MRSP – O que você pode falar sobre a Mostra idealizada pelo Ailton, já que você apresentou peças em anos anteriores e também organizou evento desse porte em Paraty?

TT – Eu acho ótimo, principalmente porque a Mostra virou um evento internacional, recebendo artistas de países como Angola e México. Ela proporciona uma troca de informações interessante, e mesmo os espetáculos regionais, suscitam uma interação positiva. Mesmo que para o público essa troca não seja tão produtiva, para quem participa ela promove o contato entre pessoas que amam e realizam teatro de rua. O Ailton trouxe a Mostra para Mangaratiba e Paraty perdeu muito com isso, devido à experiência dele.
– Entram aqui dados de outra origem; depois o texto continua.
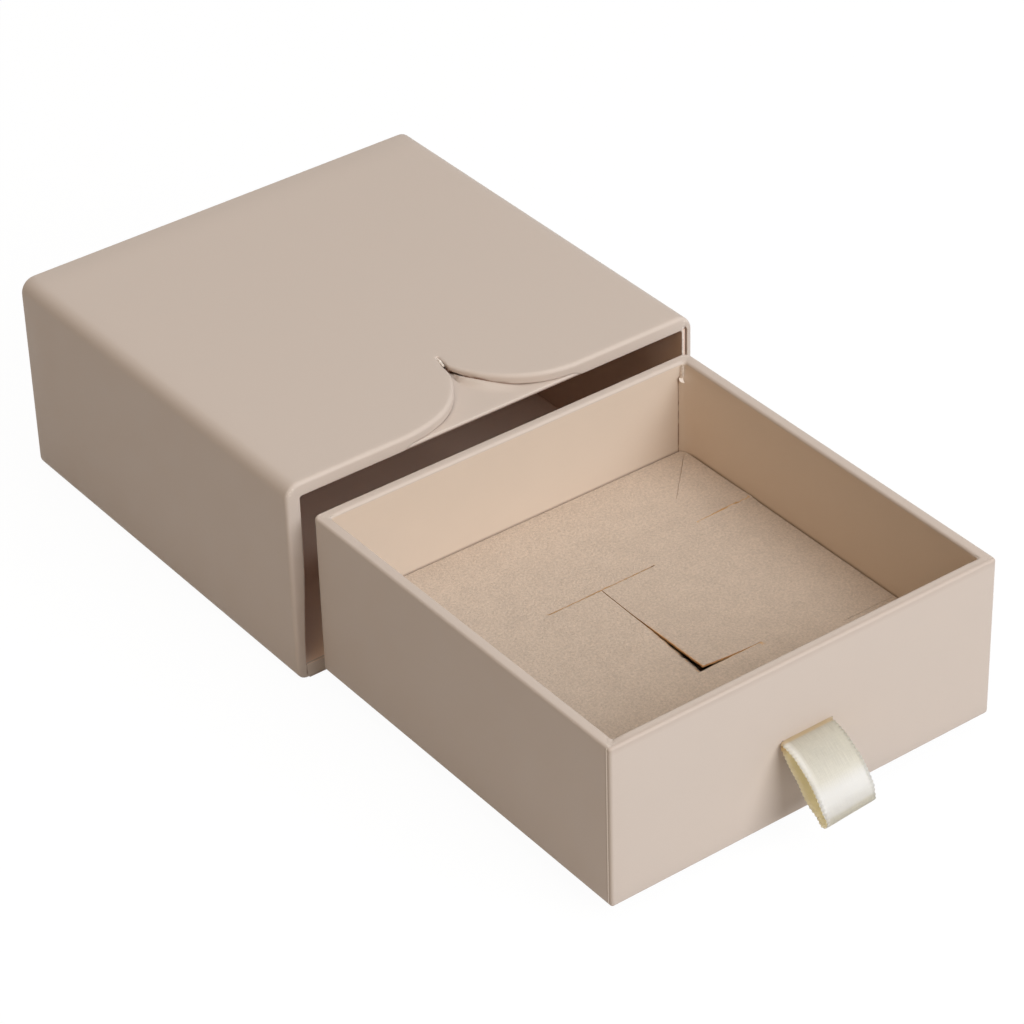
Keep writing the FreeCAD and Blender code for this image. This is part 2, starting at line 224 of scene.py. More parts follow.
def ease(low, high, value):
    """0 below low, 1 above high, and a smooth step between."""
    t = min(1.0, max(0.0, (value - low) / (high - low)))
    return t * t * (3 - 2 * t)


def ripple(x, y, z, length):
    """Smooth unevenness from -1 to 1 whose waves are about length long."""
    return noise.noise(Vector((x, y, z)) / length)


def quarter(radius, steps):
    """Steps over a quarter round: what is left to its end, and how far it has bent."""
    turns = [math.radians(90 * i / steps) for i in range(steps + 1)]
    return [(radius * (1 - math.sin(t)), radius * (1 - math.cos(t))) for t in turns]


# %% [markdown]
# ## Effects shared by the materials
# Every paper of the box has the same fibre: a faint cloud in its colour, a fine tooth in
# its surface and a few specks. Where paper is folded hard or torn, its white core shows
# in broken patches. Both are node groups, so that each material places them with its own
# values. They read the object's own coordinates, in metres, which stay with each piece
# when it moves.

# %% Node helpers
def new_group(name, inputs, outputs):
    """Empty shader node group with its sockets, and its two end nodes."""
    group = bpy.data.node_groups.new(name, "ShaderNodeTree")
    for label, kind, value in inputs:
        socket = group.interface.new_socket(name=label, in_out="INPUT", socket_type=kind)
        socket.default_value = value
    for label, kind in outputs:
        group.interface.new_socket(name=label, in_out="OUTPUT", socket_type=kind)
    return group, group.nodes.new("NodeGroupInput"), group.nodes.new("NodeGroupOutput")


def feed(tree, node, inputs):
    """Give a node's inputs plain values, or link them to other nodes' outputs."""
    for label, value in inputs.items():
        if isinstance(value, bpy.types.NodeSocket):
            tree.links.new(value, node.inputs[label])
        else:
            node.inputs[label].default_value = value


def place(tree, kind, inputs, **settings):
    """New node with its settings and its inputs."""
    node = tree.nodes.new(kind)
    for key, value in settings.items():
        setattr(node, key, value)
    feed(tree, node, inputs)
    return node


def maths(tree, operation, first, second):
    """Math node's result; each of its two inputs is a socket or a number."""
    return place(tree, "ShaderNodeMath", {0: first, 1: second}, operation=operation).outputs[0]


def plus_part(tree, first, second, share):
    """First value plus a share of the second."""
    return maths(tree, "ADD", first, maths(tree, "MULTIPLY", second, share))


def spread(tree, value, low, high, to_low, to_high):
    """Value stretched from one range to another and kept inside it."""
    limits = {"From Min": low, "From Max": high, "To Min": to_low, "To Max": to_high}
    return place(tree, "ShaderNodeMapRange", {"Value": value, **limits}).outputs["Result"]


def blend_colour(tree, amount, first, second, way="MIX"):
    """Mix of two colours; each is a socket or a colour."""
    inputs = {0: amount, 6: first, 7: second}
    return place(tree, "ShaderNodeMix", inputs, data_type="RGBA", blend_type=way).outputs[2]


def noises(tree, spot, *waves):
    """Noise textures at the given coordinates, for each scale, detail and roughness."""
    found = []
    for scale, detail, roughness in waves:
        inputs = {"Vector": spot, "Scale": scale, "Detail": detail, "Roughness": roughness}
        found.append(place(tree, "ShaderNodeTexNoise", inputs).outputs["Fac"])
    return found


def own_place(tree):
    """The object's own coordinates."""
    return tree.nodes.new("ShaderNodeTexCoord").outputs["Object"]


def painted(tree, name):
    """Number painted on the piece."""
    return place(tree, "ShaderNodeAttribute", {}, attribute_name=name).outputs["Fac"]


def bump(tree, height, depth):
    """Surface direction for a relief whose depth is in millimetres."""
    inputs = {"Strength": 1.0, "Distance": depth * MM, "Height": height}
    return place(tree, "ShaderNodeBump", inputs).outputs["Normal"]


def new_finish(name):
    """New material, its node tree and its Principled shader."""
    material = bpy.data.materials.new(name)
    material.use_nodes = True
    tree = material.node_tree
    return material, tree, tree.nodes["Principled BSDF"]


def srgb(red, green, blue):
    """Colour as a scene colour, from its three levels of 255."""
    def level(value):
        value = value / 255
        return value / 12.92 if value <= 0.04045 else ((value + 0.055) / 1.055) ** 2.4
    return (level(red), level(green), level(blue), 1.0)


def toned(colour, factor):
    """The same colour, lighter or darker."""
    return tuple(min(1.0, c * factor) for c in colour[:3]) + (1.0,)


# %% Paper fibre group
SPECK_COLOUR = srgb(150, 120, 95)
ANY_COLOUR = (0.6, 0.5, 0.4, 1)


def make_paper_fibre():
    group, start, end = new_group(
        "paper_fibre",
        [("Colour", "NodeSocketColor", ANY_COLOUR), ("Cloud", "NodeSocketFloat", 0.03)],
        [
            ("Colour", "NodeSocketColor"),
            ("Roughness", "NodeSocketFloat"),
            ("Height", "NodeSocketFloat"),
        ],
    )
    spot = own_place(group)
    cloud, tooth = noises(group, spot, (160.0, 5.0, 0.6), (5200.0, 3.0, 0.65))
    fleck = place(group, "ShaderNodeTexVoronoi", {"Vector": spot, "Scale": 420.0})
    soft = maths(group, "SUBTRACT", cloud, 0.5)
    fine = maths(group, "SUBTRACT", tooth, 0.5)
    both = plus_part(group, soft, fine, 0.9)
    tone = maths(group, "ADD", maths(group, "MULTIPLY", both, start.outputs["Cloud"]), 1.0)
    grey = place(group, "ShaderNodeCombineColor", {0: tone, 1: tone, 2: tone}).outputs[0]
    coloured = blend_colour(group, 1.0, start.outputs["Colour"], grey, "MULTIPLY")
    speck = spread(group, fleck.outputs["Distance"], 0.03, 0.06, 0.10, 0.0)
    feed(group, end, {
        "Colour": blend_colour(group, speck, coloured, SPECK_COLOUR),
        "Roughness": spread(group, cloud, 0.3, 0.7, 0.50, 0.60),
        "Height": plus_part(group, tooth, soft, 1.5),
    })
    return group


PAPER_FIBRE = make_paper_fibre()
print("group:", PAPER_FIBRE.name)


# %% Worn paper group
def make_worn_core():
    group, start, end = new_group(
        "worn_core",
        [
            ("Colour", "NodeSocketColor", ANY_COLOUR),
            ("Core", "NodeSocketColor", (0.8, 0.8, 0.8, 1)),
            ("Amount", "NodeSocketFloat", 0.0),
        ],
        [("Colour", "NodeSocketColor")],
    )
    tear, = noises(group, own_place(group), (2600.0, 4.0, 0.7))
    level = maths(group, "SUBTRACT", start.outputs["Amount"], tear)
    mask = spread(group, level, -0.12, 0.22, 0.0, 1.0)
    coloured = blend_colour(group, mask, start.outputs["Colour"], start.outputs["Core"])
    feed(group, end, {"Colour": coloured})
    return group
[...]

Lá estão criando um Festival de Palco e Rua, mas quem está fazendo a curadoria não tem experiência. Convidaram o Amir Haddad para ministrar oficinas, artista que esteve inclusive em outras edições da Mostra Rio – São Paulo como homenageado, e só apareceu uma pessoa… Isso prova que tem algo errado…

MRSP – Qual a sua percepção sobre Mangaratiba?

TT – Devido à minha atividade de animador cultural, eu vim a Mangaratiba há algum tempo participar de uma reunião numa escola que ficava perto da praia. Como não era alta temporada achei a cidade muito vazia… Hoje, tive uma percepção diferente. É uma cidade interessante, com um potencial grande para sediar eventos culturais e tem pessoas interessadas em apoiar cultura e mais especificamente, a Mostra.

MRS – Gostaria de fazer alguma observação final?

TT – Espero que a Mostra seja um sucesso em Mangaratiba e que aconteçam muitas e muitas edições. A possibilidade de fazermos as refeições num mesmo lugar, por exemplo, é uma oportunidade ímpar para troca de informações, já que muitos grupos não têm tempo para prestigiar os espetáculos dos colegas.